Bir sağlıkçı arkadaşımla bir sebeple buluşmuştuk, temassız ve mesafeli şekilde. Belki de her vatandaşın muhakkak hatırlayacağı tek Sağlık Bakanı Fahretttin Koca'nın ta başta söylediği gibi. Koronayla mücadelede en önemli etken, maske-mesafe-hijyen. Arkadaşımı uğurlarken gözlerine baktım ve öylece kaldım. Ellerim gayri ihtiyari tıpkı arkadaşım gibi kucaklaşmak için açıldı. Lakin öylece kaldık. Kavuşmayı ezberlettiğimiz vücudumuzu bilinçli düşünceyle geri çektik. 'Ama ben oksitosin açlığı çekiyorum' diye diye uğurladım arkadaşımı. Öyle ya sarılmak, strese karşı dengeleyici görevi olan oksitosun hormonunu salgılayarak bize bir rahatlama ve güven veriyordu. Ve şimdi açtık, sarılamadıkça. Hatta yoksunduk. Kaçamak yapmasak, krizine bile girebilirdik. Ne acı: Çoğumuz sevdiklerimize korkusuzca ‘bağlanamadık' 2020'de.

Bi bit artık 2020 derken, 2021'in dördüncü günündeyiz. Zamanın, maraton koşucusundan daha hızlı yol aldığı bir devirde, yılın ilk gününde 'ee her şey aynı, değişen bir şey yok' demek beklentilere ket vurmak olsa gerek. Evet kabul zaman hızlı, değişim de hızlı olsun arzusundayız ama ‘sabır' hüsran olması muhtemel günlerin tek kurtarıcısı. Bir de umut. Umutsuz insan, küfreden insan ‘değersizliğinde'. Bizim hamurumuzdaki umut kıta kıta dolaştı da çok şükür kaybolmadı. En saf haliyle yüreğimizde. Kabul, bazen tozlanıp çamura bulandığı oluyor ama, değerinden bir şey kaybetmiyor.
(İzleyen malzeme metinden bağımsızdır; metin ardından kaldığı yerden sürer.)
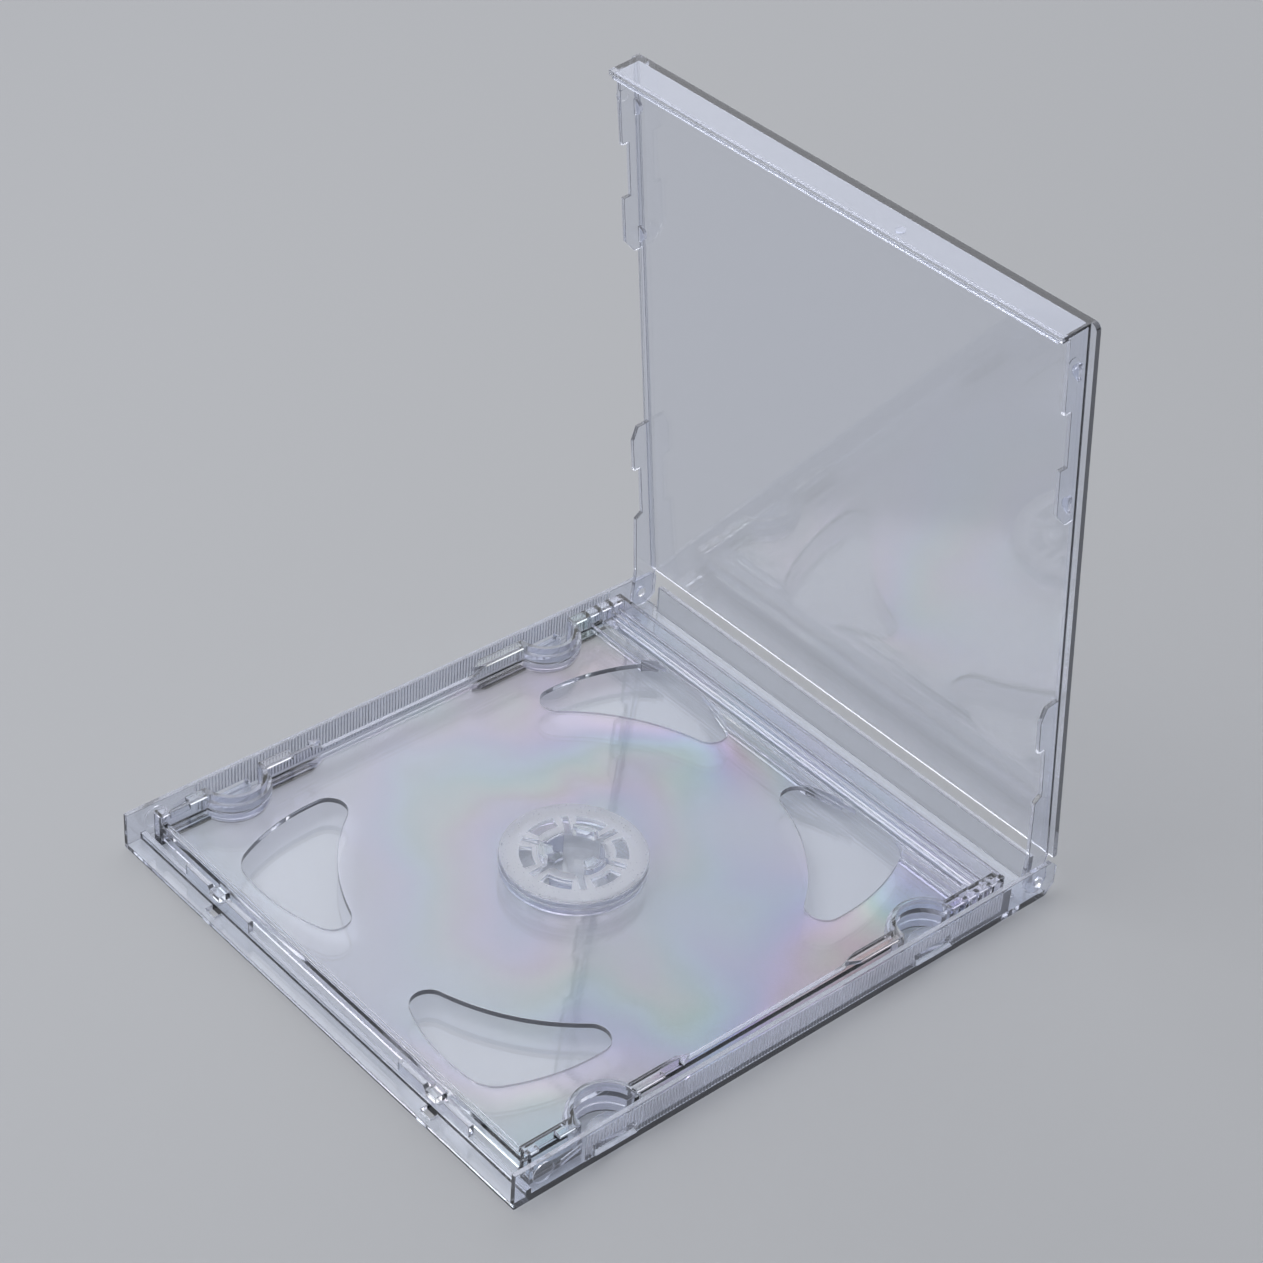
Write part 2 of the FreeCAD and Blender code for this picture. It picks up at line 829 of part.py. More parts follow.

2021'i umudun dilekleriyle karşıladık. En çok tabi ki 2020'de eksikliğini iliklerimize kadar hissettiğimiz sağlığı diledik. Yeni başlangıçlar, yepyeni güzellikler, iyilikler, umutlar olsun dedik. Huzur, başarı ama illa mutluluk gelsin arzuladık. Korona bitsin, şiddetin her türlüsü yeryüzünden silinsin dedik. Özgürlük, adalet, saygı, sevgi daim mesken tutsun ülkemizi dedik. 2021 öyle ayrıcalıklı bir yıl ki gözümüzde, bazılarımız ' sağ ayakla ve besmeleyle' girelim diye mesajlar gönderdi. Bunlar hep, umuttandı. Düşünsenize, sevdiklerimizle fiziken de kucaklaşabildiğimiz bir yıl olsa 2021, değmez mi bunca beklentiler yüklememize. Ben en çok 2021'e hoş geldin dedim. Biliyorum yıllar sadece Dünyamızın güneş etrafında bir tur atması ama 2020 turunda gördük ki o tur bir gün tamamlanamayabilir. Dilerim ki, 2021 turu her yönüyle ‘şifalandığımız' bir tur olur. Ne diyordu şair, 'Umutsuzluk yok./ Gün gelir gül de açar, bülbül de öter.' Özelde ve genelde çiçeklerimiz de açsın bahar bahçe, şarkılarımız da söylesin mutlu mutlu. Ben, gün geçtikçe enerjisini kaybeden dünyada yaşadıkça, ‘umudu' yanımdan ayırmamayı seçiyorum. Güzelliğe ama en çok da iyiliğe illaki yüz güldürmeye açık olduğumu tekrarlıyorum. Kıyamet kopana değin istikametimi, ruhundan parça taşıdığım Allah'a yönelişle sağlamlaştırmayı niyet ediyorum. Yaşadıklarımızın karasında istikameti kaçmış gönüllerimizi ‘samimiyete' ayarlamalı, orada sabit kalması için yaraşan gayreti göstermeliyiz diye temennide bulunuyorum. İnsanız, ayarsızlığımız elbet olacak ama güven duyduğumuz dağ, hep içimizde olduğu sürece mesele hallolmuştur. Niyetiniz hayırsa, akıbetiniz de hayır olur.

Yeni yılın da Rabb'i olan Allah'tan yepyeni güzellikler, yepyeni iyilikler ve yepyeni mutluluklar diliyorum hepimiz için. Zorluğun yanında bir kolaylık varsa, biz kolay ve ferahlık veren bir yıla talibiz.